The others: Duane Brown, the guy considered by many as the best tackle in football, arrived at Virginia Tech as a 3-star tight end; Ryan Clady to Boise State was a 2-star offensive tackle; Joe Staley was a 2-star tight end from Central Michigan; Russell Okung was a 250-pound offensive tackle ranked as a 3-star signed by Oklahoma State and Trent Williams was listed as a 3-star guard recruit for Oklahoma.
"Our eyes deceive us sometimes," said one college coach with a laugh. "Lots of schools get scared off by how heavy a lineman is -- or isn't -- or why he doesn't have more offers or is only rated a two-star and they'd rather go for the big, heavy kid rather than a kid 40-50 pounds lighter who is 6-4 or 6-5 and has much better feet. A lot of times that (heavier, higher-ranked) kid may dominate just because he's mauls people in high school but what happens when he's got to play in space against much faster people?"
The style of the game -- faster than ever -- has made the process of projecting offensive tackles trickier, too. It's not just being able to protect a quarterback's blindside that requires great agility for left tackles, new Tennessee coach Butch Jones points out. It's that there are also so many different kinds of screens and the way the run game has evolved that factors in, as does the influx of the up-tempo offense that has grown in college football.
"There is such a need for good foot quickness, balance and agility, and those things are very hard to find," said Jones, who apparently is a pretty shrewd evaluator/developer of talent.
Jones recruited Staley to Central Michigan. He was the one to bring Fisher, then an agile 242-pound high school football/basketball standout to CMU a few years later before Jones moved on to Cincinnati. Jones also struck gold on another unheralded project while at Cincy, in Eric Lefeld, a former 240-pound two-star defensive end prospect, also a former basketball player, who blossomed into being a First-Team All Big East offensive tackle as a 6-foot-6, 287-pound sophomore in 2012 and is now on the NFL's radar.
Jones recalls going to watch the 6-7 Fisher play basketball one day at a high school game in Michigan with CMU O-line coach Don Mahoney.

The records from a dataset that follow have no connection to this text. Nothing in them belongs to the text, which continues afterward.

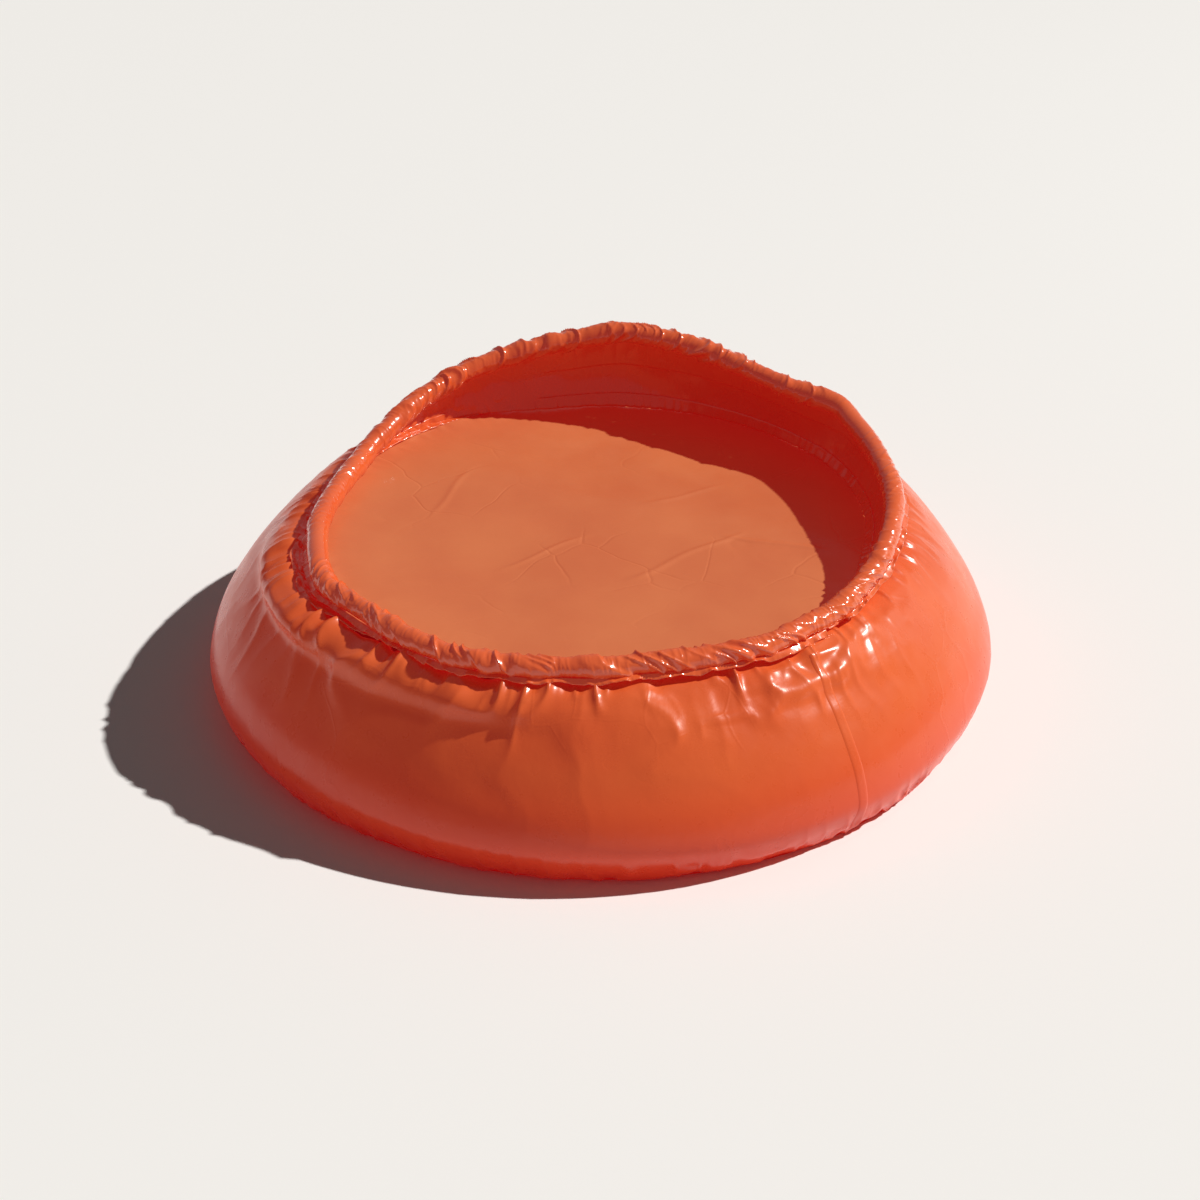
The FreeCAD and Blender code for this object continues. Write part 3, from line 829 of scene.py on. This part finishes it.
class BARRIER_OT_deck(bpy.types.Operator):
    """The flat film inside the collar, with slow swells and a few long creases"""
    bl_idname = "barrier.deck"
    bl_label = "Deck film"

    def execute(self, context):
        shape = context.scene.barrier_deck
        look = context.scene.barrier_film
        degrees = np.arange(shape.around) * 360.0 / shape.around
        theta = np.radians(degrees)[:, None]
        share = np.linspace(0.004, 1, shape.out)[None, :] ** 0.85
        radius = share * (LIP_RADIUS + 0.001 + shoulder_shift(degrees[:, None]))
        x, y = radius * np.cos(theta), radius * np.sin(theta)
        level = Frame.deck_level + deck_relief(x, y, degrees[:, None], radius, shape)
        points = np.stack([x, y, level], -1)
        uv = np.stack([x, y], -1)
        piece = grid_piece("deck_film", points, uv, closed=True, poles=(0,))
        corners = np.empty(len(piece.data.loops), int)
        piece.data.loops.foreach_get("vertex_index", corners)
        flat = np.vstack([uv.reshape(-1, 2), [[0, 0]]])[corners]
        piece.data.uv_layers["FilmMap"].data.foreach_set("uv", flat.astype(np.float32).ravel())
        dress(piece, film_material("deck film", look.deck_light, look.deck_deep,
                                   look.deck_painted_glow, roughness=0.5, coat=0.12, wrinkle=0.08,
                                   crease=0.3))
        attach(piece, "water_bag")
        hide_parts("deck_membrane")
        return {"FINISHED"}


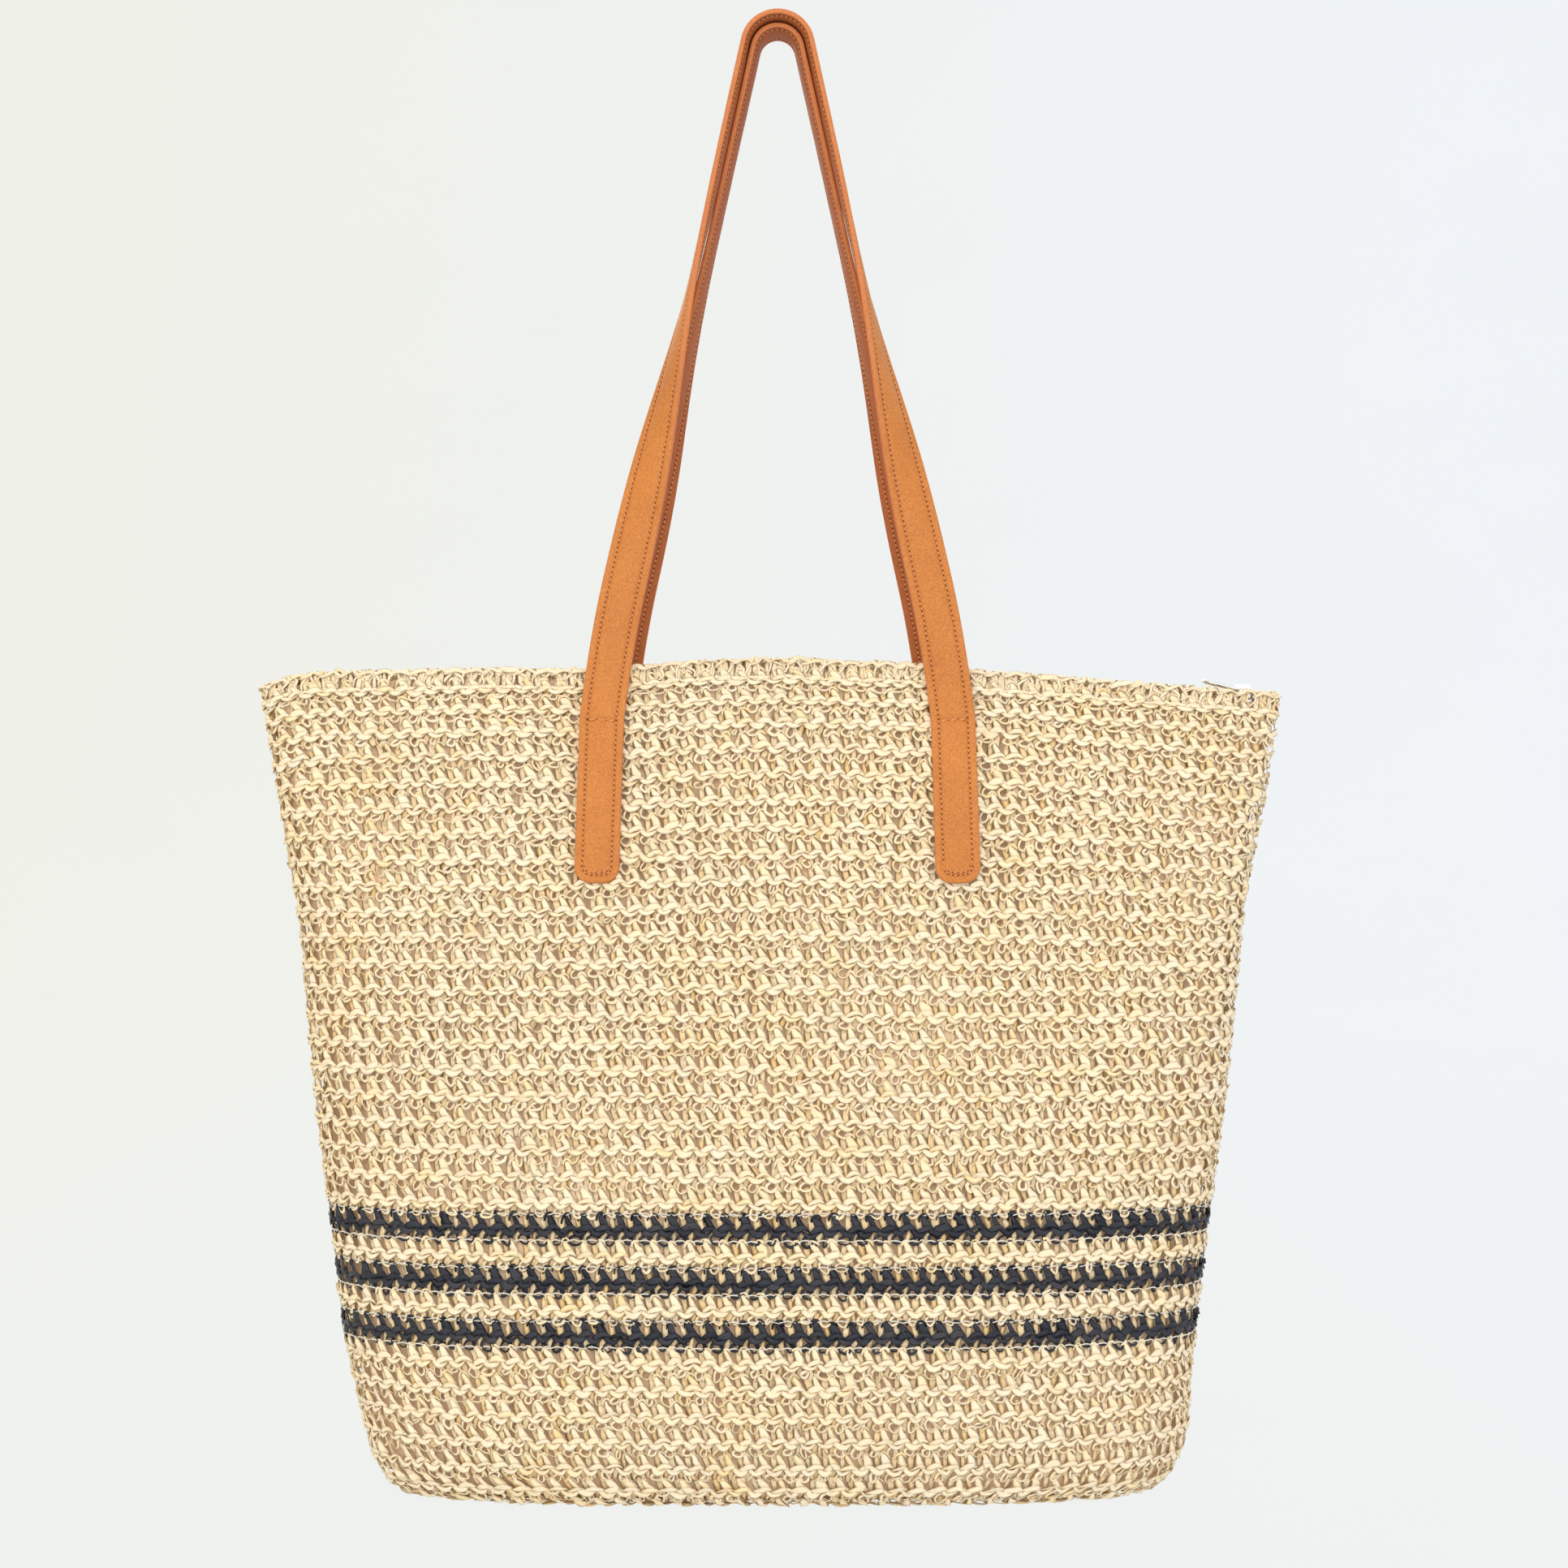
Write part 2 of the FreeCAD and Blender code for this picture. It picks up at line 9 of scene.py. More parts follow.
import bpy
import numpy as np
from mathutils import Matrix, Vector


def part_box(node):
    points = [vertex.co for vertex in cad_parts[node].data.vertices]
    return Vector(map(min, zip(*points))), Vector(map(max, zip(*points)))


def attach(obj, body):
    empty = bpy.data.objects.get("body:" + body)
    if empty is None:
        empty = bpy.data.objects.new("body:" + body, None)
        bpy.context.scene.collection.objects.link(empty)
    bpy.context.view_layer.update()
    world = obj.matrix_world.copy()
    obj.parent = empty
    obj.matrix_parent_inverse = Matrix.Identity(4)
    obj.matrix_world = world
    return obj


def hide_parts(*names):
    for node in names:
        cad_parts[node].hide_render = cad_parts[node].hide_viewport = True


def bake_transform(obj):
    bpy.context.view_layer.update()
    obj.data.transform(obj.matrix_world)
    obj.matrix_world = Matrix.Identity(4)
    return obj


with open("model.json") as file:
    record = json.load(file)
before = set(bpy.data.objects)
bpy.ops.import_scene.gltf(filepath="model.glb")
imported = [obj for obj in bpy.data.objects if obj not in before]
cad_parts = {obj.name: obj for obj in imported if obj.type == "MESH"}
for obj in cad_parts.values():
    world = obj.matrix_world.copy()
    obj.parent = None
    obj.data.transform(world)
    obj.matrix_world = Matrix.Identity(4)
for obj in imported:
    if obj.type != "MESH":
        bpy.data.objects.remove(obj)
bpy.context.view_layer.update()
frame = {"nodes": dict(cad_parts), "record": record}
MM = 0.001

# ---------------------------------------------------------------- sizes read from the CAD nodes


def box_mm(node):
    low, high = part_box(node)
    return np.array(low) / MM, np.array(high) / MM


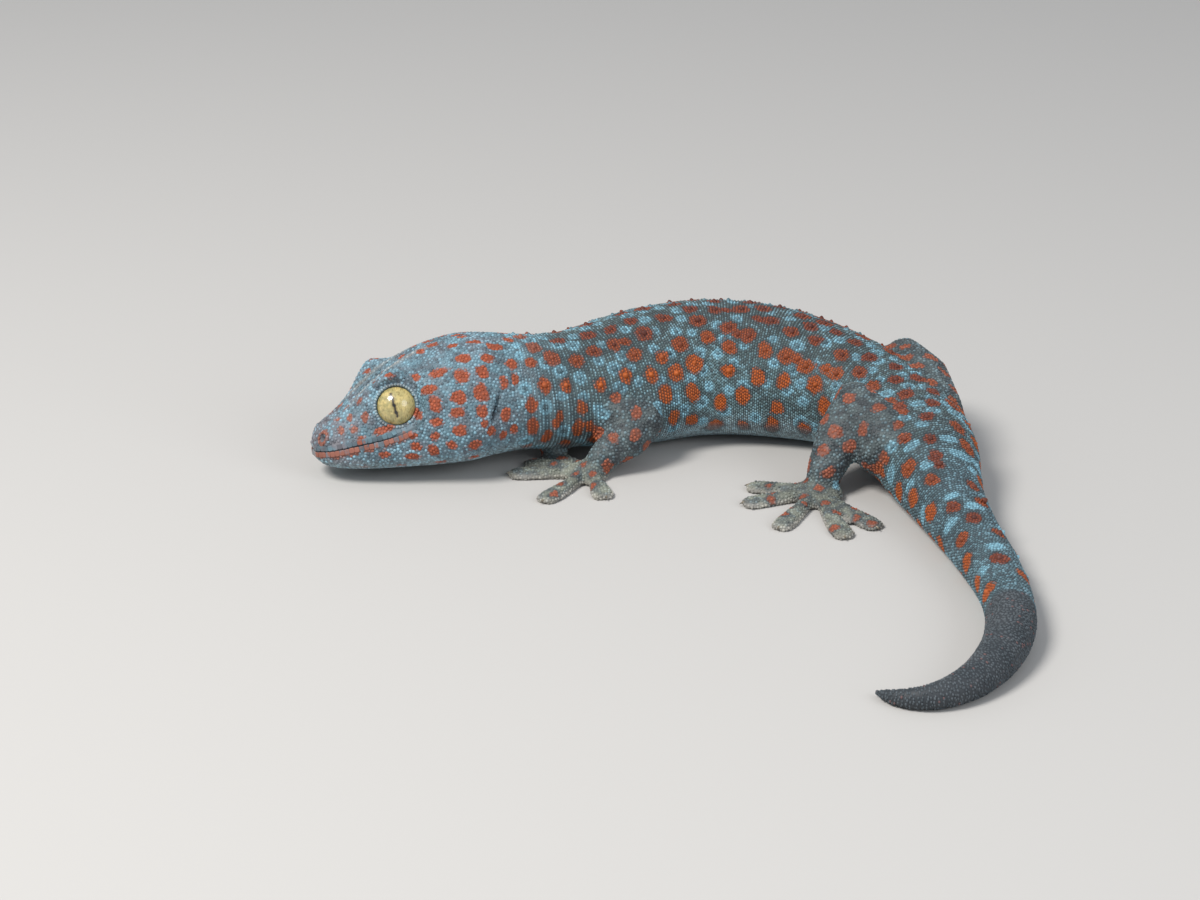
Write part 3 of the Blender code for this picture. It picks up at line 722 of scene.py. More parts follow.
def markings(places, limb_share, foot_share):
    """All that the finish of skin and scales depends on, at points of the skin."""
    back, side, height, bearing = spine_reading(places)
    warm, tone = spot_distance(places, warm_spots)
    up = np.sin(np.radians(bearing))
    on_body = 1 - np.maximum(limb_share, foot_share)
    for eye_side in (-1, 1):
        warm = np.minimum(warm, np.abs(from_nostril(places, eye_side) - NOSTRIL_RING) - 0.3)
    lip = np.abs(height - mouth_height(back) + 0.9) - 0.55 + 0.3 * np.cos(1.9 * back + 1.0)
    lip += 0.25 * np.cos(4.7 * back) + 2 * (1 - ramp(back, -0.5, 0.9)) + 2 * ramp(back, 19.5, 21.5)
    lip = np.where((on_body > 0.9) & (back < 24), lip, 5.0)
    tone = np.where(lip < warm, 0.22, tone)
    warm = np.minimum(warm, lip)
    # a painted highlight along the top of each brow ridge
    line = np.interp(back, *np.transpose(BROW)[:2]) + 0.25
    brow_highlight = bell(np.abs(side) - line, 0.45) * ramp(back, 7, 11) * (1 - ramp(back, 22, 30)) * (height > 13)
    over_trunk = ramp(back, 62, 74) * (1 - ramp(back, 118, 130))
    return {
        "warm": warm,
        "tone": np.clip(tone, 0, 1),
        "pale": spot_distance(places, pale_spots)[0],
        "head": on_body * (1 - ramp(back, 36, 60)),
        "back": on_body * ramp(up, 0.35, 0.95) * ramp(back, 40, 62),
        "belly": on_body * ramp(-up + 0.27 * over_trunk, 0.35, 0.75),
        # The brow ridges get a painted highlight here; the toes' real pale rims next to the floor are added
        # to the same value.
        "pale_rim_and_highlight": on_body * brow_highlight + foot_share * (1 - ramp(places[:, 2], 0.7, 1.5)),
        "tail": on_body * ramp(back, 150, 175),
        "limb": limb_share,
        "foot": foot_share,
        "regrown": ramp(back, TAIL_REGROWN - 1.0, TAIL_REGROWN + 1.2) * on_body,
        "along": back,
    }


def set_values(mesh, values):
    """Store values on a mesh's points for its finish."""
    for name, per_point in values.items():
        layer = mesh.attributes.new(name, "FLOAT", "POINT")
        layer.data.foreach_set("value", np.asarray(per_point, np.float32))


limb_share = relax((kind == 1) * 1.0, edges, 14)
foot_share = relax((kind == 2) * 1.0, edges, 10)
skin_marks = markings(moved, limb_share, foot_share)
skin_marks.update(cavity=cavity, grain=np.full(len(moved), 0.5))
set_values(skin.data, skin_marks)


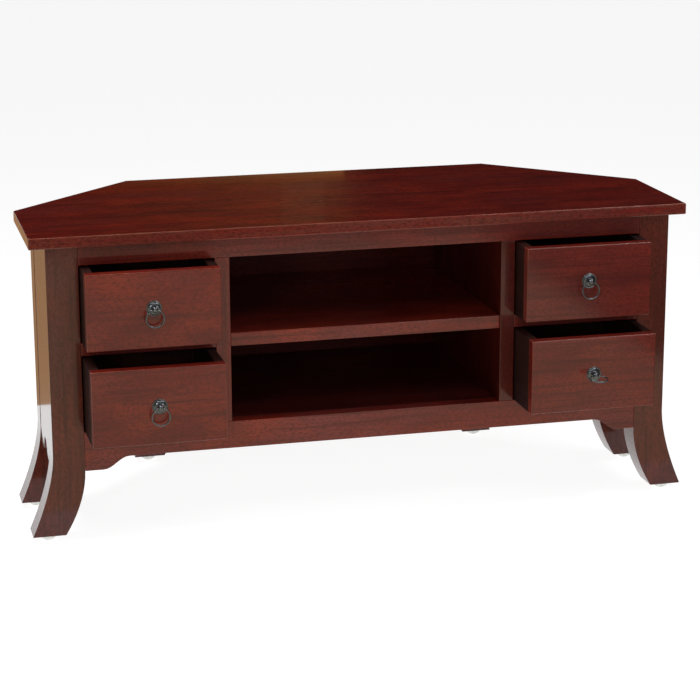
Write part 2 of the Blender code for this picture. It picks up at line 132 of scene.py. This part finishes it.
# Cosines between flat and rounded normals where an edge starts to show and where it is full
EDGE_START = 0.99
EDGE_FULL = 0.80

LACQUER_IOR = 1.35
WOOD_SPECULAR = 0.10


def stretched(tree, coordinates, grain, cycles, seed):
    """Object coordinates scaled by one number along the grain's axis and by another on the other two."""
    along, across = cycles
    scale = [across, across, across]
    scale["XYZ".index(grain)] = along
    shift = [seed * step for step in SEED_SHIFT]
    return tree.add("ShaderNodeMapping", Vector=coordinates, Location=shift, Scale=scale)


def edge_mask(tree, radius):
    """1 on the arrises, 0 a little way in."""
    rounded = tree.add("ShaderNodeBevel", settings={"samples": BEVEL_SAMPLES}, Radius=radius)
    true_normal = tree.add("ShaderNodeNewGeometry", output="Normal")
    alignment = tree.add("ShaderNodeVectorMath", output="Value", settings={"operation": "DOT_PRODUCT"})
    node = alignment.node
    tree.links.new(rounded, node.inputs[0])
    tree.links.new(true_normal, node.inputs[1])
    return tree.span(alignment, EDGE_START, EDGE_FULL)


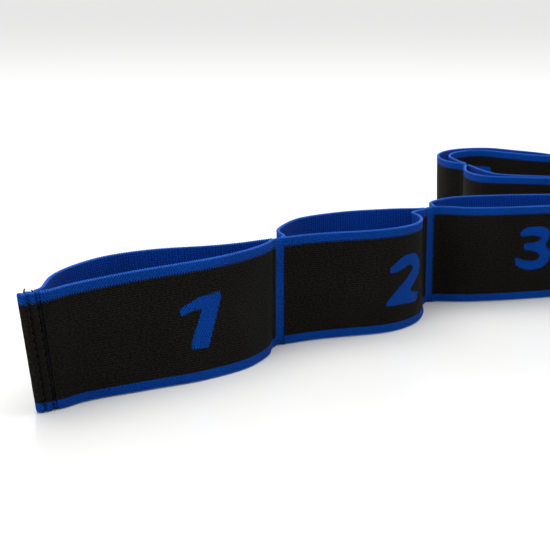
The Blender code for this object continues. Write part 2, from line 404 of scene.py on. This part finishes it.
def webbing_material():
    t = Tree("webbing")
    place = t.attribute("on_strap").outputs["Vector"]
    split = t.new("ShaderNodeSeparateXYZ")
    t.put(place, split.inputs[0])
    along, across, lining = split.outputs
    from_blue = t.attribute("from_blue").outputs["Fac"]

    # yarns: twill on the outside, upright ribs on the lining, a plait in the borders
    yarn_noise = t.noise(t.scaled(place, (1.05, 2.1, 1.0)), 1.0, 3.0)
    slow_noise = t.noise(t.scaled(place, (0.05, 0.08, 1.0)), 1.0)
    rows = t.wave(across, 1.25)
    columns = t.wave(along, 0.95)
    diagonal = t.wave(t.math("ADD", along, t.math("MULTIPLY", across, 1.7)), 0.85)
    twill = t.math("MULTIPLY", t.math("ADD", diagonal, rows), 0.5)
    ribs = t.math("MULTIPLY_ADD", t.math("MULTIPLY", columns, rows), 0.7, t.math("MULTIPLY", columns, 0.3))
    plait = t.wave(t.math("SUBTRACT", along, t.math("MULTIPLY", across, 1.1)), 0.82)
    plait = t.math("MULTIPLY", t.math("ADD", plait, diagonal), 0.5)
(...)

The two coaches marveled at how well Fisher moved up and down the court, but they also noticed how competitive and aggressive the kid was too.
"I kept looking to my left and to my right, thinking 'I hope there aren't any Michigan or Michigan State coaches in here,'" Jones said Thursday.
It also helped that Fisher came highly recommended by his high school coaches. Jones knew that having a big frame to project added weight to was vital, but so was having the ideal mental make-up and the commitment and desire to handle the developmental process of becoming a big-time offensive lineman.
"I laugh now when I read that Eric talks about getting up early in the mornings to eat peanut butter-and-jelly sandwiches," Jones said. "We used to tell him to set his alarm for two or three o'clock in the morning just to eat a peanut butter-and-jelly sandwich and to make sure you put an extra piece of bread in the middle of the sandwich."
All of Fisher's efforts are paying off. At the NFL Combine last month, Fisher measured in at 6-7, 306-pounds. He also ran a 5.05 40 and was among the best linemen there in the 20-yard shuttle and the broad jump. In Indy, I asked Fisher if any Big Ten schools even talked to him about walking on.
"The only Big Ten schools I talked to was Michigan State and Purdue, and neither of them really wanted anything to do with me," said Fisher, ranked the 48th best prospect in Michigan as a high school senior. "So hey, it doesn't matter where you start, it's where you end up. That's a big thing I take to heart."
Staley, an All-Pro the past two seasons for the 49ers, has provided quite an example for Fisher, other aspiring linemen and college recruiters, too. Jones says Fisher was a 225-pound tight end/track standout when they recruited him to CMU. But like Fisher, Staley had a great frame and a lot of grit. Staley actually caught 11 passes as a freshman at CMU before Jones told him they wanted to move him to the O-line.
"He went into a little depression for a couple of days," Jones said, "but we told him down the road, you'll thank us."
What will be interesting to see is how Jones recruits at Tennessee. When you're at smaller FBS programs, you often have to do a lot more projecting than you do at the powerhouse programs. Even at Cincinnati, where you rarely will beat the better Big Ten programs for the more touted -- and often more physically developed -- recruits, you have to do more projecting.
Jones concedes that now that he's at UT he might be "less likely" to project, but adds that the great programs that can sustain success have to have the ability to project players, and "we feel like it's easier to ask them to put weight on rather than to try and get them to take it off.
"And, at the end of the day, we are in the developmental business."